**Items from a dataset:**

———

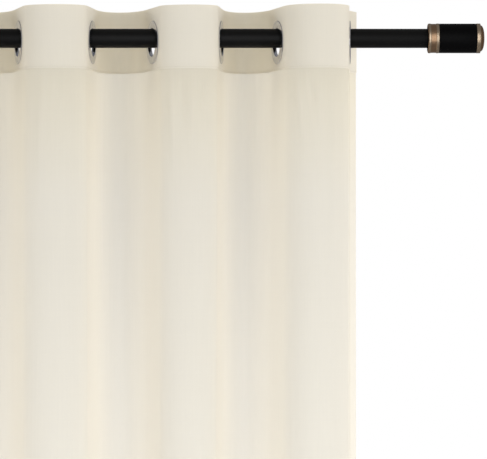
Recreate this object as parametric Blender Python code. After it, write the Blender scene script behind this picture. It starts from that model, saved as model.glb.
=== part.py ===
"""Sheer curtain panel on eight grommets, hanging in waves from a black rod with end caps.

Metres, +Z up. X runs along the rod, -Y faces the room and +Y the wall.
The origin is on the rod's axis, midway between its ends.
"""

import math
from collections import namedtuple

import bmesh
import bpy
import numpy as np

GAP = 0.0003  # between pieces that touch

# Rod: a 25.4 mm tube. Its sides are flat facets, one of them facing straight down.
ROD_RADIUS = 0.0127
ROD_WALL = 0.0012
ROD_SIDES = 32
COAT = 0.0001  # the rod's black coat, which stops where the end caps slide on

# End cap, measured outwards from the face of its collar.
CAP_FACE_X = 0.408
CAP_RADIUS = 0.01965
CAP_SIDES = 24
COLLAR_LENGTH = 0.0147
COLLAR_LIP = 0.0030
COVE_DEPTH = 0.0005
MOUTH_DEPTH = 0.0030
MOUTH_RADIUS = 0.0170
BODY_RADIUS = 0.01945
BODY_LENGTH = 0.0489
SPIGOT_REACH = 0.0180
NECK_RADIUS = 0.0165
BAND_LENGTH = 0.0051
TIP_RADIUS = 0.0174
TIP_LENGTH = 0.0051
TIP_DOME = ((0.60, 0.94), (0.92, 0.72))  # shares of the tip's length and radius along its dome
EDGE_ROUND = 0.0007

# Grommet: axial distances run from the cloth's middle towards the room side.
GROMMET_RADIUS = 0.02875
LIP_RADIUS = 0.0215
THROAT_RADIUS = 0.0184
SLEEVE_RADIUS = 0.0200
FLANGE_RISE = 0.0017
RIM_SHARE = 0.25  # of the rise, at the flange's outer rim
LIP_SHARE = 0.75  # of the rise, where the flange turns in to the throat
GROMMET_SIDES = 24
GROMMET_DROP = THROAT_RADIUS - ROD_RADIUS - GAP  # the ring's throat rests on top of the rod

# Cloth
HEADING_TOP = 0.0405
HEADING_BOTTOM = -0.0425
HEADING_THICKNESS = 0.0018
HEM_BOTTOM = -2.093
HEM_HEIGHT = 0.090
SIDE_HEM_WIDTH = 0.025
VOILE_THICKNESS = 0.0010
SIDE_HEM_THICKNESS = 0.0015
BOTTOM_HEM_THICKNESS = 0.0018
FLAT_HALF = 0.031  # the cloth is flat this far each side of a grommet's middle
FLAT_HALF_AT_HEM = 0.013
TURN_STEPS = 8
EDGE_POINTS = 3  # on the curve between the last flat stretch and the side hem
BEZIER_REACH = 0.75  # a turn whose handles are 1 long comes this far forward
DRIFT_POWER = 1.6  # the folds keep the heading's form high up and wander further down

# Where the cloth crosses the rod, from the left. lean is how far it is turned off square to the rod.
Crossing = namedtuple("Crossing", "x lean hem_shift hem_lean")
CROSSINGS = (
    Crossing(x=-0.3043, lean=15.5, hem_shift=+0.009, hem_lean=11.0),
    Crossing(x=-0.2124, lean=6.5, hem_shift=-0.011, hem_lean=2.0),
    Crossing(x=-0.1324, lean=15.3, hem_shift=-0.004, hem_lean=14.0),
    Crossing(x=-0.0367, lean=7.0, hem_shift=+0.012, hem_lean=9.0),
    Crossing(x=+0.0452, lean=17.6, hem_shift=+0.008, hem_lean=6.0),
    Crossing(x=+0.1337, lean=5.7, hem_shift=-0.012, hem_lean=12.0),
    Crossing(x=+0.2103, lean=14.9, hem_shift=-0.006, hem_lean=8.0),
    Crossing(x=+0.3036, lean=2.5, hem_shift=+0.005, hem_lean=3.0),
)

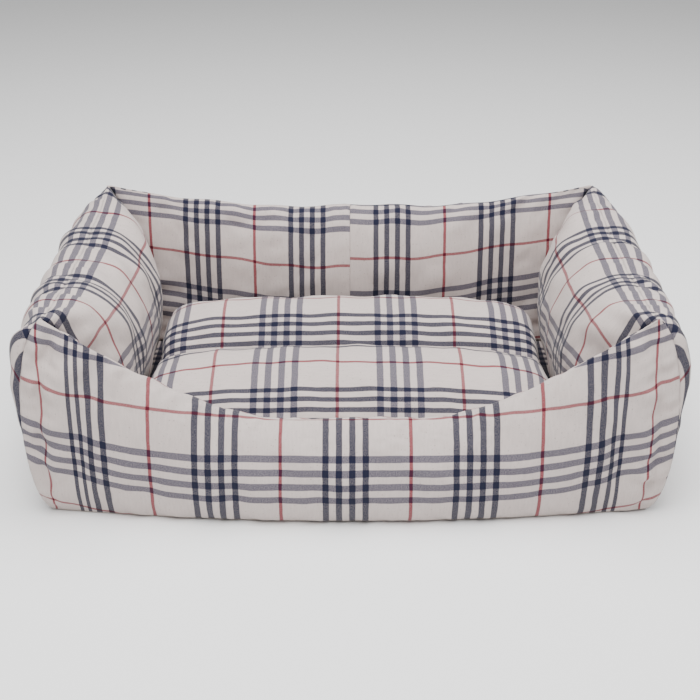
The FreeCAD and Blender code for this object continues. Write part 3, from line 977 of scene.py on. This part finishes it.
def make_zip(tape_cloth, nylon, thread):
    """Zip tapes with their topstitching, and two rows of coil teeth."""
    for side in ("upper", "lower"):
        low, high = (np.array(corner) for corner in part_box("zip_%s_tape" % side))
        x = np.linspace(low[0], high[0], 181)
        z = np.linspace(low[2], high[2], 7)
        across, up = np.meshgrid(x, z)
        wave = 0.12 * MM * np.sin(across * 160) * np.sin((up - low[2]) / (high[2] - low[2]) * math.pi)
        grid = np.stack([across, np.full(across.shape, high[1] - 0.2 * MM) + wave, up], axis=-1)
        tape = new_piece("zip_%s_tape_cloth" % side, grid.reshape(-1, 3), grid_faces(6, 180, True),
                         np.stack([across, up], axis=-1).reshape(-1, 2))
        thicken = tape.modifiers.new("tape_thickness", "SOLIDIFY")
        thicken.thickness = TAPE_THICKNESS
        thicken.offset = -1
        apply_all(tape)
        tape.data.materials.append(tape_cloth)
        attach(tape, "cushion")
        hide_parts("zip_%s_tape" % side)
        teeth_low, teeth_high = (np.array(corner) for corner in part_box("zip_%s_teeth" % side))
        count = int((teeth_high[0] - teeth_low[0]) / TOOTH_PITCH)
        first = teeth_low + np.array([0.2 * MM, 0, 0])
        if side == "lower":
            first = first + np.array([TOOTH_PITCH / 2, 0, 0])
            count -= 1
        last = np.array([first[0] + TOOTH_LENGTH, teeth_high[1], teeth_high[2]])
        teeth = row_of("zip_%s_coil" % side, first, last, TOOTH_PITCH, count, 0.3 * MM)
        teeth.data.materials.append(nylon)
        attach(teeth, "cushion")
        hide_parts("zip_%s_teeth" % side)
        for number, height in enumerate((0.22, 0.80)):
            line_z = blend(low[2], high[2], height if side == "upper" else 1 - height)
            start = np.array([low[0] + 1.5 * MM, high[1] - 0.1 * MM, line_z - 0.3 * MM])
            stitches = row_of("zip_%s_stitching_%d" % (side, number), start,
                              start + np.array([2.3, 0.4, 0.6]) * MM, TAPE_STITCH_PITCH,
                              TAPE_STITCHES, 0.18 * MM)
            stitches.data.materials.append(thread)
            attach(stitches, "cushion")


def valley_stitching(thread, line):
    """The quilting stitches that hold the valley between the cushion's two puffs."""
    start = np.array([-236 * MM, VALLEY[0] - 0.4 * MM, 0])
    stitches = row_of("cushion_quilting_thread", start, start + np.array([3.1, 0.8, 0.7]) * MM,
                      QUILT_STITCH_PITCH, QUILT_STITCHES, 0.2 * MM)
    points = coordinates(stitches)
    points[:, 2] += np.interp(points[:, 0], line[:, 0], line[:, 2]) + 0.4 * MM
    stitches.data.vertices.foreach_set("co", points.ravel())
    stitches.data.update()
    stitches.data.materials.append(thread)
    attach(stitches, "cushion")


def finish_cloth(piece, smooth=1):
    """Gives simulated cloth its thickness, inwards, and smooths its grid."""
    if smooth:
        finer = piece.modifiers.new("smooth", "SUBSURF")
        finer.levels = finer.render_levels = smooth
        finer.uv_smooth = "PRESERVE_BOUNDARIES"
    thicken = piece.modifiers.new("cloth_thickness", "SOLIDIFY")
    thicken.thickness = CLOTH
    thicken.offset = -1
    apply_all(piece)


def declare(piece, body, slot, *nodes):
    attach(piece, body)
    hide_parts(*nodes)


walls = make_walls()
make_stage()
check = woven_check()
panels = wall_cloth(walls, check)
cushion_top, cushion_points, cushion_flat, cushion_hold = cushion_cloth(check)

stuff([(piece, flat, hold) for piece, _, flat, hold in panels.values()]
      + [(cushion_top, cushion_flat, cushion_hold)])

REPLACED = {
    "outer_front_cloth": "outer_front_panel", "inner_front_cloth": "inner_front_panel",
    "outer_right_cloth": "outer_right_panel", "inner_right_cloth": "inner_right_panel",
    "outer_left_cloth": "outer_left_panel", "inner_left_cloth": "inner_left_panel",
    "outer_back_cloth": "outer_back_panel", "inner_back_cloth_right": "inner_back_panel_right",
    "inner_back_cloth_left": "inner_back_panel_left",
}
for name, (piece, lengths, flat, _) in panels.items():
    declare(piece, "bed", "checked_cotton", REPLACED[name])
    finish_cloth(piece)

declare(cushion_top, "cushion", "checked_cotton", "cushion_top_panel")
finish_cloth(cushion_top)
cushion_bottom, bottom_size = cushion_underside(check, cushion_points)
declare(cushion_bottom, "cushion", "checked_cotton", "cushion_bottom_panel")
finish_cloth(cushion_bottom, 0)

fleece = fleece_filling()
for name in walls:
    stuffing = wall_filling(walls, name)
    stuffing.data.materials.append(fleece)
    declare(stuffing, "bed", "polyester_filling", name + "_wall_filling")
for name, grid in (("front", cushion_points[:PUFF_ROWS + 1]), ("back", cushion_points[PUFF_ROWS:])):
    puff = puff_filling("cushion_%s_stuffing" % name, grid)
    puff.data.materials.append(fleece)
    declare(puff, "cushion", "polyester_filling", "cushion_%s_filling" % name)
pad = base_pad_filling()
pad.data.materials.append(fleece)
declare(pad, "bed", "polyester_filling", "base_pad")

canvas = plain_canvas("plain_weave_base_canvas", "#8F867F", "#B3AAA2", 1.5 * MM)
underside, underside_size = base_cloth(walls, canvas)
declare(underside, "bed", "base_cloth", "base_panel")
finish_cloth(underside, 0)
seat_cloth, seat_size = floor_cloth(check)
declare(seat_cloth, "bed", "checked_cotton", "floor_panel")
finish_cloth(seat_cloth, 0)

thread = sewing_thread()
make_zip(zip_tape_cloth(), moulded_nylon(), thread)
valley_stitching(thread, cushion_points[PUFF_ROWS])
zinc = cast_zinc()
for name in ("zip_end_stops", "zip_slider", "zip_pull"):
    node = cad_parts[name]
    node.data.materials.clear()
    node.data.materials.append(zinc)
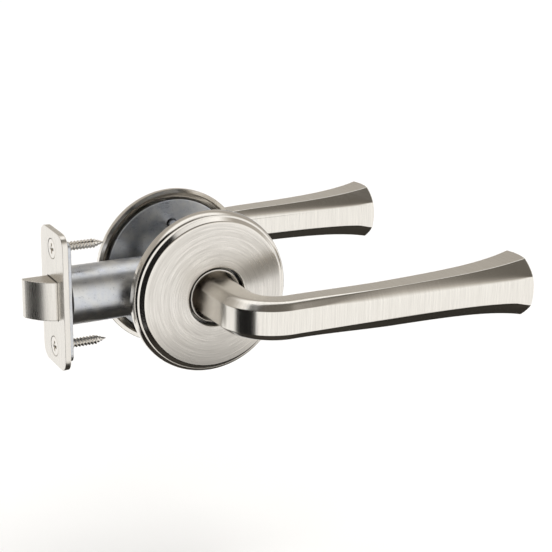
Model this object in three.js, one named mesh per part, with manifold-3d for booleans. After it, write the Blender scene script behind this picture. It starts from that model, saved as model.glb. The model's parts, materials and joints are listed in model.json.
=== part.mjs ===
// Lever handle lockset: two lever-and-rose halves on one square spindle, with a tubular spring latch between them.
// Millimetres. +X runs from the spindle towards the lever tips and away from the door's edge, -Y is the outside
// of the door, +Y the inside and +Z is up. The origin is on the spindle's axis, halfway through the door.
// Each half is designed in a half frame: X and Z as above, and +Y as the height above that face of the door.

import * as THREE from "three";
import { mergeVertices } from "three/addons/utils/BufferGeometryUtils.js";
import Module from "manifold-3d";

const manifold = await Module();
manifold.setup();

// ---------- driving dimensions ----------

const DOOR_THICKNESS = 35;
const BACKSET = 60;
const GAP = 0.3;

const LEVER_REACH = 120.6;
const END_SPHERE = { radius: 27, corner: 14.06, overrun: 5 };
const NECK_HALF_WIDTH = 8;
const BEND_RADIUS = 15;
const GRIP_HEIGHT = 43;
const GRIP_RISE = 2.4;
const GRIP_RISE_LENGTH = 45;

const ROSE_RADIUS = 34;
const ROSE_HEIGHT = 9.5;
const ROSE_HOLE_RADIUS = 12.4;
const ROSE_RIM = 1.6;

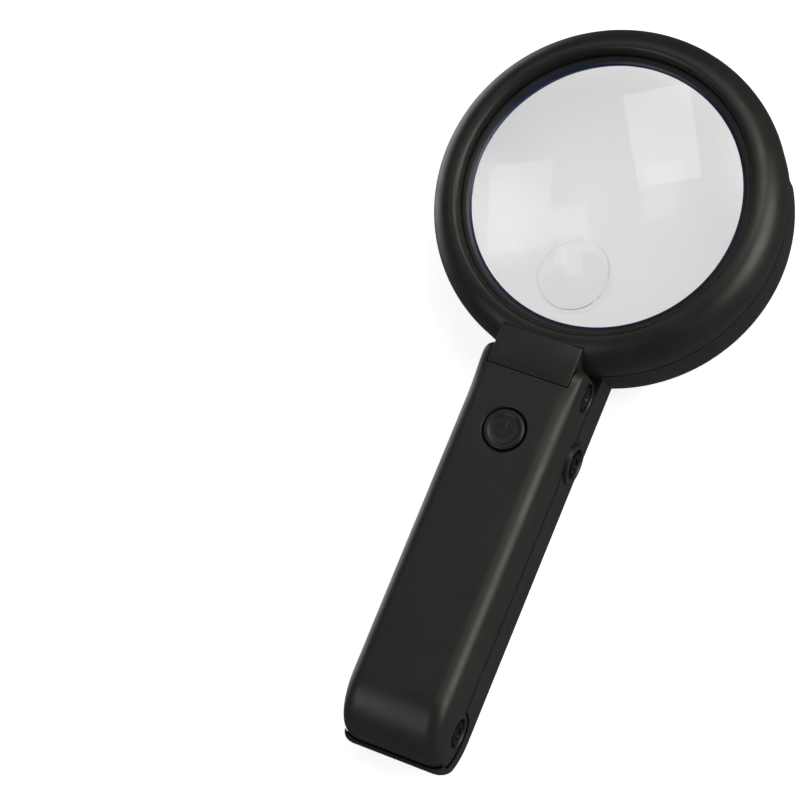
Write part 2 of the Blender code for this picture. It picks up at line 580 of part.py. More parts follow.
cavity = [(49.8, 10.0), (49.8, 30.0), (50.8, 31.0), (53.2, 31.4), (55.4, 28.8), (56.7, 23.6), (56.4, 10.0)]
posts = [(POST_CIRCLE * math.sin(math.radians(a)), LENS_Y + POST_CIRCLE * math.cos(math.radians(a))) for a in POST_ANGLES]
# room in the rim; the neck has holes for the stub screws, an open middle and a duct for the lead
cut(head_bezel, turned("guide_head_cavity", cavity),
    rod_x("guide_neck_hole_left", hy, hz, 2.0, -20.0, -8.8, 12),
    rod_x("guide_neck_hole_right", hy, hz, 2.0, 8.8, 20.0, 12),
    box("guide_neck_middle", -6.5, 6.5, -6.0, hy + 1.6, 8.0, hz + 4.2),
    box("guide_neck_duct", -3.2, 3.2, hy, 13.5, hz - 1.9, hz + 2.2))
join(head_bezel, *[turned("guide_head_post_%d" % i, [(1.05, 17.1), (1.9, 17.1), (1.9, 29.0), (1.05, 29.0)], 8, (x, y))
                   for i, (x, y) in enumerate(posts)])
set_material(head_bezel, "shell")

rear_profile = [(48.0, 13.3), (58.2, 13.3), (58.15, 16.2), (56.8, 16.2), (56.8, 15.1), (49.3, 15.1), (49.3, 16.2), (48.0, 16.2)]
head_rear_cover = turned("head_rear_cover", rear_profile, origin=O_HEAD)
led_angles = [22.5 + 45.0 * i for i in range(LED_COUNT)]
holes = []
for i, a in enumerate(led_angles):
    x, y = LED_CIRCLE * math.sin(math.radians(a)), LENS_Y + LED_CIRCLE * math.cos(math.radians(a))
    holes.append(rod_z("guide_led_hole_%d" % i, x, y, [(10.0, LED_R + 0.5), (20.0, LED_R + 0.5)], 8))
for i, a in enumerate(POST_ANGLES):
    x, y = POST_CIRCLE * math.sin(math.radians(a)), LENS_Y + POST_CIRCLE * math.cos(math.radians(a))
    holes.append(rod_z("guide_cover_screw_%d" % i, x, y, [(10.0, 2.2), (14.3, 2.2), (14.3, 1.1), (20.0, 1.1)], 8))
    screw_z("head_screw_%d" % (i + 1), x, y, 13.35 - 0.0, 22.0, O_HEAD, head_r=1.8, head_t=0.65)
cut(head_rear_cover, *holes)
set_material(head_rear_cover, "shell")

led_board = turned("led_board", [(50.1, 19.6), (52.9, 19.6), (52.9, 20.8), (50.1, 20.8)], origin=O_HEAD)
set_material(led_board, "circuit")
for i, a in enumerate(led_angles):
    x, y = LED_CIRCLE * math.sin(math.radians(a)), LENS_Y + LED_CIRCLE * math.cos(math.radians(a))
    led = rod_z("led_%d" % (i + 1), x, y, [(13.9, 0.5), (14.2, 1.1), (14.9, LED_R), (18.2, LED_R), (18.2, 1.75), (19.3, 1.75)], 8, O_HEAD)
    set_material(led, "led")

# lens ring: clamps the lens from the front
lens_ring = turned("lens_ring", [(APERTURE, 27.8), (47.9, 27.8), (47.9, 29.4), (46.6, 29.4), (45.5, 29.1), (APERTURE, 28.6)], origin=O_HEAD)
set_material(lens_ring, "shell")

# lens: biconvex disc, with a small stronger lens moulded on its front near the handle
ball = (LENS_R ** 2 + LENS_SAG ** 2) / (2 * LENS_SAG)
spot_ball = 46.0
front_pole = LENS_MID + LENS_EDGE / 2 + LENS_SAG


def lens_height(x, y):
    """Height of the lens's front surface at a point given from the lens axis."""
    z = front_pole - ball + math.sqrt(ball ** 2 - x * x - y * y)
    d2 = x * x + (y - SPOT_Y) ** 2
    if d2 < SPOT_R ** 2:
        z += math.sqrt(spot_ball ** 2 - d2) - math.sqrt(spot_ball ** 2 - SPOT_R ** 2)
    return z


main_lens = rod_z("main_lens", 0.0, LENS_Y, [(LENS_MID - LENS_EDGE / 2 - LENS_SAG + ball - math.sqrt(ball ** 2 - r * r), r) for r in (4.0, 20.0, 34.0, LENS_R)]
                  + [(LENS_MID + LENS_EDGE / 2, LENS_R)]
                  + [(front_pole - ball + math.sqrt(ball ** 2 - r * r), r) for r in (42.0, 32.0, 18.0, 4.0)], 40, O_HEAD)
base_z = front_pole - ball + math.sqrt(ball ** 2 - (abs(SPOT_Y) + SPOT_R) ** 2)
top_z = front_pole - ball + math.sqrt(ball ** 2 - SPOT_Y ** 2)
spot_steps = [(base_z - 1.0, SPOT_R)]
rim_z = front_pole - ball + math.sqrt(ball ** 2 - (abs(SPOT_Y) - SPOT_R) ** 2) - 0.6
spot_steps += [(rim_z + math.sqrt(spot_ball ** 2 - r * r) - math.sqrt(spot_ball ** 2 - SPOT_R ** 2), r) for r in (SPOT_R, 8.5, 3.0)]
join(main_lens, rod_z("guide_lens_spot", 0.0, LENS_Y + SPOT_Y, spot_steps, 24))
set_material(main_lens, "lens")

lead("head_lead", [(0.0, HINGE[0] + 0.5, HINGE[1]), (0.0, 7.0, 20.1), (0.0, 10.6, 20.3), (1.2, 14.0, 21.6), (4.0, LENS_Y - 51.4, 22.2)], 0.8, O_HEAD)

# ---------------------------------------------------------------- parenting to the joint axes
GROUPS = {
    stand_axis: ["link_arm"],
    elbow_axis: ["handle_shell", "handle_rear_plate", "battery_cover", "power_button", "button_spring", "switch_body", "switch_board",
                 "battery_left", "battery_right", "battery_spring_left", "battery_spring_right", "battery_contact_plate",
                 "battery_terminal_left", "battery_terminal_right", "elbow_bolt", "elbow_nut", "elbow_washer_left", "elbow_washer_right",
                 "head_hinge_screw_left", "head_hinge_screw_right", "handle_lead"] + ["handle_screw_%d" % i for i in range(1, 4)],
    head_axis: ["head_bezel", "head_rear_cover", "led_board", "lens_ring", "main_lens", "head_lead"]
    + ["led_%d" % i for i in range(1, LED_COUNT + 1)] + ["head_screw_%d" % i for i in range(1, 5)],
}
for axis, names in GROUPS.items():
    for name in names:
        child = bpy.data.objects[name]
        child.parent = axis
        child.location = [child.location[k] - axis.location[k] for k in range(3)]
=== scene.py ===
"""Folding lighted hand magnifier, lying folded on its stand: fine surfaces, materials, light and camera."""
import bpy
import bmesh
import math
from mathutils import Vector, Matrix


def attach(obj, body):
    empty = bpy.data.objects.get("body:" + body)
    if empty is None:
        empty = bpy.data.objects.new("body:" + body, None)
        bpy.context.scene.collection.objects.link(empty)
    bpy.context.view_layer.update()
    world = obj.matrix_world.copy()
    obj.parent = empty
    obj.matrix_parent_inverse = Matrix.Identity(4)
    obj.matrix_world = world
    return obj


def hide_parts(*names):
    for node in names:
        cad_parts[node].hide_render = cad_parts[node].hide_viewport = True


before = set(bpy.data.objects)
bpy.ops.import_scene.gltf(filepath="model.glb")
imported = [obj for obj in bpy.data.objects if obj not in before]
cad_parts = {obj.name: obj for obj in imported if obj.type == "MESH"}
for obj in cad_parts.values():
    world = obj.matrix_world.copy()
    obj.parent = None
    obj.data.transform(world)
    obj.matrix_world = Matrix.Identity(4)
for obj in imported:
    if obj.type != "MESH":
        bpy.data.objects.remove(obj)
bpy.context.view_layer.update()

# ------------------------------------------------------------------ dimensions, millimetres
MM = 0.001
TOP, LENS_Y = 34.0, 67.7
HINGE, ELBOW, PIVOT = (3.4, 20.0), (-111.7, 12.0), (-16.2, 8.7)
HANDLE_W, HANDLE_BACK, HANDLE_R, HANDLE_WALL = 17.5, 13.3, 5.5, 2.0
END_Y, END_R, EAR_R, ELBOW_R = -124.9, 20.0, 6.8, 6.9
FORK_X, SLOT_X = 14.6, 13.7
TAB_X, TAB_Y, KNUCKLE_R = 14.2, 2.2, 6.2
BASE_H, BASE_END, BASE_W = 13.0, -126.5, 17.9
RING_RO, RING_RI, RING_HALF = 57.6, 53.2, 120.0
RAIL_WALL, BASE_FLOOR = 1.2, 1.6
LINK_X, LINK_WALL = 12.6, 1.8
LENS_R, LENS_EDGE, LENS_MID, LENS_SAG = 47.6, 2.6, 25.75, 4.6
APERTURE, SPOT_R, SPOT_Y = 45.0, 12.2, -28.4
LED_COUNT, LED_CIRCLE, LED_R = 8, 51.6, 1.5
POST_CIRCLE, POST_ANGLES = 55.0, (45.0, 135.0, 225.0, 315.0)
BUTTON_Y, BUTTON_R = -17.4, 6.8
RECESS_R = 5.0
hy, hz = HINGE
ey, ez = ELBOW
py, pz = PIVOT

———

**What the task asks:** From the records above, print exactly the lines that run from the line with "for axis, names" to the line with "bpy.data.objects.remove(obj)", inclusive.

**Exercise response:**
for axis, names in GROUPS.items():
    for name in names:
        child = bpy.data.objects[name]
        child.parent = axis
        child.location = [child.location[k] - axis.location[k] for k in range(3)]
=== scene.py ===
"""Folding lighted hand magnifier, lying folded on its stand: fine surfaces, materials, light and camera."""
import bpy
import bmesh
import math
from mathutils import Vector, Matrix


def attach(obj, body):
    empty = bpy.data.objects.get("body:" + body)
    if empty is None:
        empty = bpy.data.objects.new("body:" + body, None)
        bpy.context.scene.collection.objects.link(empty)
    bpy.context.view_layer.update()
    world = obj.matrix_world.copy()
    obj.parent = empty
    obj.matrix_parent_inverse = Matrix.Identity(4)
    obj.matrix_world = world
    return obj


def hide_parts(*names):
    for node in names:
        cad_parts[node].hide_render = cad_parts[node].hide_viewport = True


before = set(bpy.data.objects)
bpy.ops.import_scene.gltf(filepath="model.glb")
imported = [obj for obj in bpy.data.objects if obj not in before]
cad_parts = {obj.name: obj for obj in imported if obj.type == "MESH"}
for obj in cad_parts.values():
    world = obj.matrix_world.copy()
    obj.parent = None
    obj.data.transform(world)
    obj.matrix_world = Matrix.Identity(4)
for obj in imported:
    if obj.type != "MESH":
        bpy.data.objects.remove(obj)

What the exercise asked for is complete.